DATA EXTRACT »
- - - - -

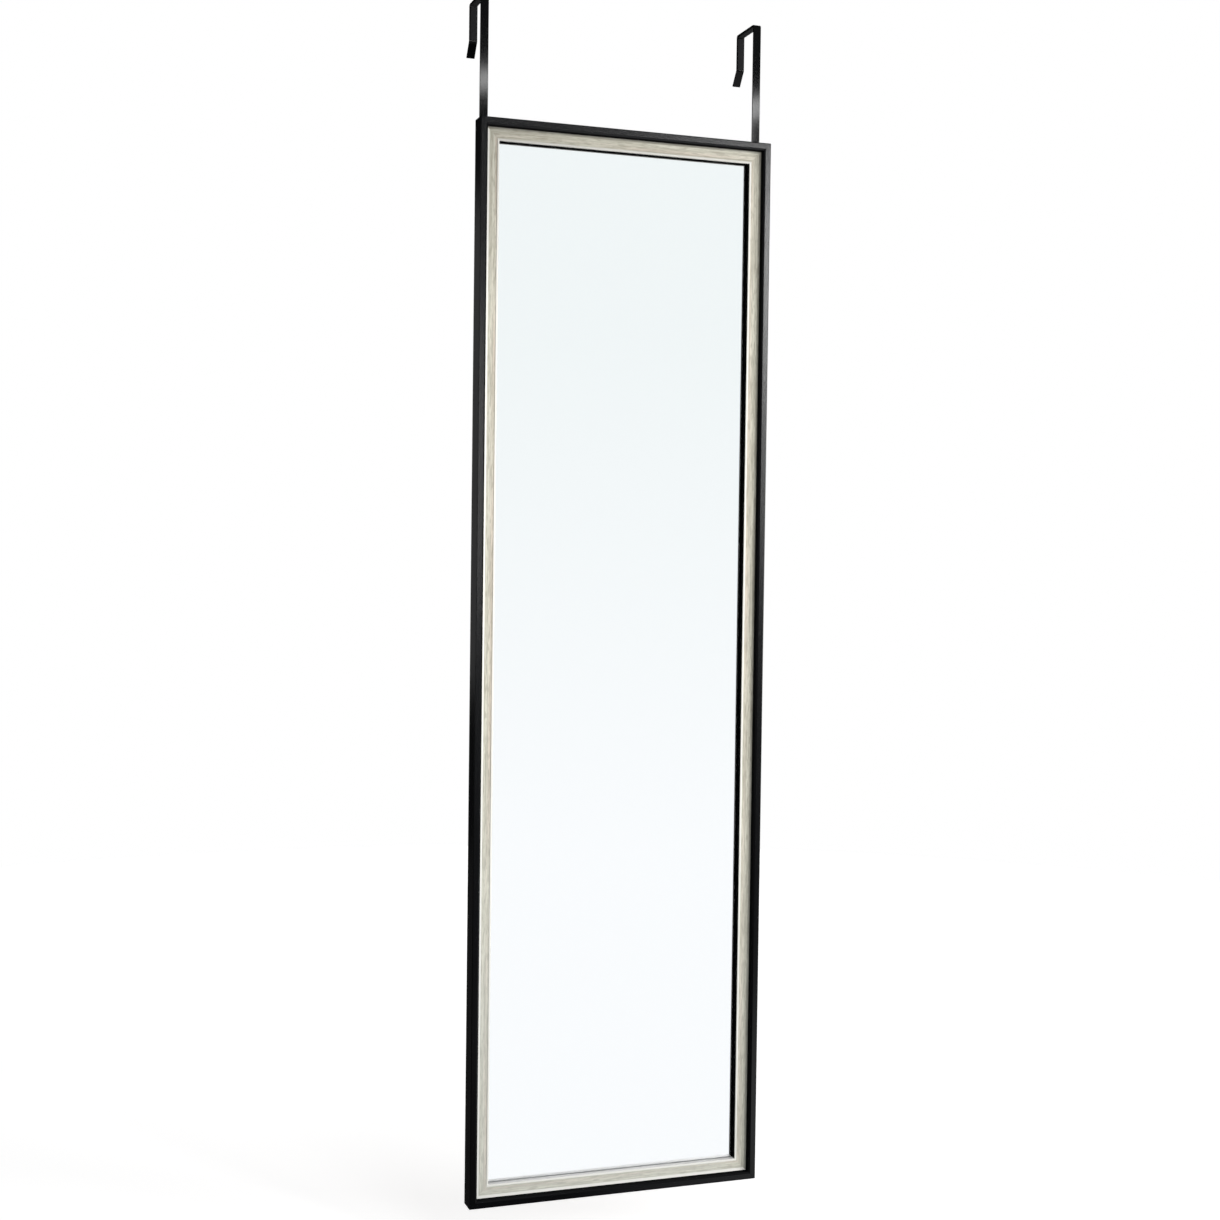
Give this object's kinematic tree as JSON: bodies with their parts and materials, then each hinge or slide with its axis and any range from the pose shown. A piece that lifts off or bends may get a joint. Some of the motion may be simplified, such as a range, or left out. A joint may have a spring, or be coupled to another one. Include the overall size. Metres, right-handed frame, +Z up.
{
  "type": "over the door mirror",
  "caption": "Tall framed mirror with a black border and pale wood-grain inlay, hung by flat black steel hooks that go over the top of a door.",
  "frame": {"origin": "midway between the two hooks, where the top of the door meets its front face: Z = 0 is the top of the door and Y = 0 is its front face", "axes": "+Z up, -Y out of the front of the mirror, +Y into the door, +X to the right as seen from the front"},
  "size_m": [0.368, 0.0897, 1.433],
  "materials": {
    "frame_black": "satin black moulding",
    "washed_oak": "pale grey-beige wood-grain foil, cream along its bead and rim",
    "mirror": "silvered float glass",
    "card": "brown card",
    "hardboard": "brown hardboard, smooth side out",
    "zinc_steel": "plain zinc-plated steel",
    "hook_black": "gloss black powder coat on flat steel",
    "screw_black": "black countersunk screw",
    "foam_black": "self-adhesive charcoal foam"
  },
  "bodies": {
    "root": {"frame_top_rail": "frame_black", "frame_bottom_rail": "frame_black", "frame_left_stile": "frame_black", "frame_right_stile": "frame_black", "inlay_top": "washed_oak", "inlay_bottom": "washed_oak", "inlay_left": "washed_oak", "inlay_right": "washed_oak", "mirror_glass": "mirror", "card_spacer": "card", "backing_board": "hardboard", "corner_v_nails": "zinc_steel", "retaining_points": "zinc_steel", "hook_left": "hook_black", "hook_screws_left": "screw_black", "bridge_pad_left": "foam_black", "leg_pad_left": "foam_black", "bumper_left": "foam_black", "hook_right": "hook_black", "hook_screws_right": "screw_black", "bridge_pad_right": "foam_black", "leg_pad_right": "foam_black", "bumper_right": "foam_black"}
  },
  "joints": []
}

- - - - -

TASK DIRECTIONS »
Show the lines of the material that contain the word "with".

ANSWER TO THIS PROBLEM »
Give this object's kinematic tree as JSON: bodies with their parts and materials, then each hinge or slide with its axis and any range from the pose shown. A piece that lifts off or bends may get a joint. Some of the motion may be simplified, such as a range, or left out. A joint may have a spring, or be coupled to another one. Include the overall size. Metres, right-handed frame, +Z up.
  "caption": "Tall framed mirror with a black border and pale wood-grain inlay, hung by flat black steel hooks that go over the top of a door.",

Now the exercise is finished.